In early summer 2019, Instagram announced a move that could potentially be monumental for the social media world – it would trial hiding Instagram likes on the platform.
The trial was first noticed in Canada, and a Tweet from Instagram confirmed that it would also be testing on some profiles in Australia, Brazil, Ireland, Italy, Japan and New Zealand. If the change does happen then it means that people won’t be able to see how many likes a post has – though the number of likes will be visible to the user who posted.
We’re currently running a test that hides the total number of likes and video views for some people in the following countries:
✅ New Zealand pic.twitter.com/2OdzpIUBka
— Instagram (@instagram) July 17, 2019
Instagram said it launched the trial to find out whether it can help its users focus more on “telling their story”. Earlier this month, Instagram’s CEO Adam Mosseri, said that hiding the number of likes could benefit users and that “the big idea is to try and make Instagram feel less pressurised”.
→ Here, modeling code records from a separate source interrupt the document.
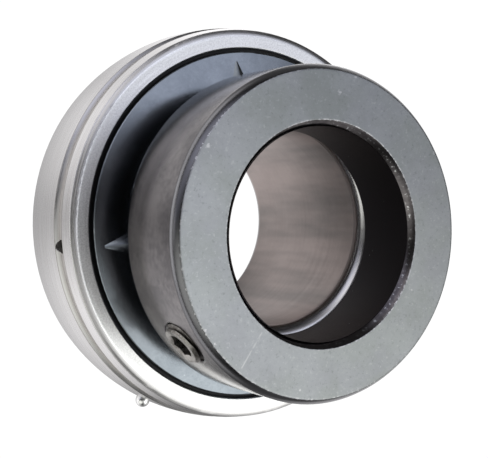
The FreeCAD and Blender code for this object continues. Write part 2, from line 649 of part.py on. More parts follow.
def eccentric_collar(doc):
    """Drawn in line with the bore, then turned on the cam as it lies when no shaft is in."""
    body = new_body(doc, "eccentric_collar")
    throat_r = f"({COLLAR_BORE_R} + Sizes.throat_bevel)"
    front_crown = crown_radius("Sizes.front_bevel_depth", "Sizes.front_bevel_length")
    mouth_crown = crown_radius("Sizes.mouth_bevel", "Sizes.mouth_bevel")
    turn(body, "collar", (
        (throat_r, COLLAR_BACK),
        (f"{COLLAR_R} - Sizes.back_bevel_depth", COLLAR_BACK),
        (COLLAR_R, f"{COLLAR_BACK} + Sizes.back_bevel_length"),
        (COLLAR_R, f"{COLLAR_FRONT} - Sizes.front_bevel_length", front_crown, 1),
        (f"{COLLAR_R} - Sizes.front_bevel_depth", COLLAR_FRONT),
        (f"{COLLAR_BORE_R} + Sizes.mouth_bevel", COLLAR_FRONT, mouth_crown, 1),
        (COLLAR_BORE_R, f"{COLLAR_FRONT} - Sizes.mouth_bevel"),
        (COLLAR_BORE_R, f"{INNER_FACE} + Sizes.throat_bevel"),
        (throat_r, INNER_FACE),
    ))
    recess_sketch = add_sketch(body, "XY_Plane", "recess_outline")
    recess_sketch.setExpression("AttachmentOffset", turned_place("0", "0", INNER_FACE, "0"))
    draw_circle(recess_sketch, CAM_X, CAM_Y, RECESS_R)
    before = body.Shape.Volume
    recess = body.newObject("PartDesign::Pocket", "recess")
    recess.Profile = recess_sketch
    recess.setExpression("Length", "Sizes.recess_depth + Sizes.overrun")
    doc.recompute()
    must_cut(before, recess)
    rims = rim_names(recess, body.evalExpression(RECESS_R), body.evalExpression(COLLAR_BACK))
    dress_edges(body, "recess_mouth", "PartDesign::Chamfer", recess, rims, "Size", "Sizes.recess_bevel")
    hole_r = f"({SCREW_R} + Sizes.screw_clearance)"
    direction = "Sizes.screw_turn - Sizes.collar_turned"
    drill_inwards(body, "screw_hole", SCREW_HEIGHT, direction, (
        ("0", "0"),
        (f"{COLLAR_R} + Sizes.overrun", "0"),
        (f"{COLLAR_R} + Sizes.overrun", f"{hole_r} + Sizes.screw_countersink + Sizes.overrun"),
        (f"{COLLAR_R} - Sizes.screw_countersink", hole_r),
        ("0", hole_r),
    ))
    body.setExpression("Placement", collar_place("0", "Sizes.collar_turned"))
    return body


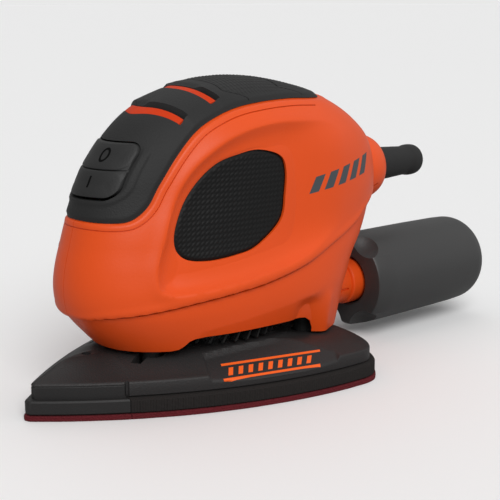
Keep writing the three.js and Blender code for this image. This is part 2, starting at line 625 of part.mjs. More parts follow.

While the announcement has got brand marketers and influencers alike talking and many disagreeing, when given more thought it seems the move might result in a social media world that is more authentic and responsible. Marketers should embrace and see the opportunity in authenticity – even if it does mean a few issues at the start!
The platform hopes that with hiding Instagram likes, it will encourage people to post content that better reflects their own interests and that’s true to themselves – and not just for the visible likes.
Many social media experts agree that Instagram’s users tend to like posts on a whim. This means if the number of likes are hidden, people will be less encouraged to follow the crowd and engage with content that they genuinely like. Likewise, the effect it will hopefully have is that those posting will have content that’s more authentic and as a result should have better influence over their audience who genuinely like and trust the content.
Working in an agency environment, I’m not alone in thinking the influencer bubble, at least as we currently know it, (although it’s been reported that the industry will be worth $6.5bn by the end of 2019) is due a pop before it evolves. In my judgement, hiding likes gives brands an opportunity to connect more authentically with their customers – and hopefully this means better conversions!
Let’s not forget the responsible side of hiding Instagram likes. With social media often blamed as a key contributor to poor mental health and low self-esteem, the possible change might mean that people are less bothered by likes if they aren’t visible on posts to anyone but them.
With social media, as with all marketing and communications, the possible change is testament that nothing is ever static and those in the industry must evolve to make sure we keep up with the fast-moving environment.
It can be easy to panic and see the negatives caused by change (like when SEO agencies and experts throw their arms in the air when there’s a Google algorithm update) – especially in this case, for those who have created a career solely around influencer marketing. The only way to take the reins is by looking at the opportunities these changes offer, not just about this but other unknowns that will inevitably pop up.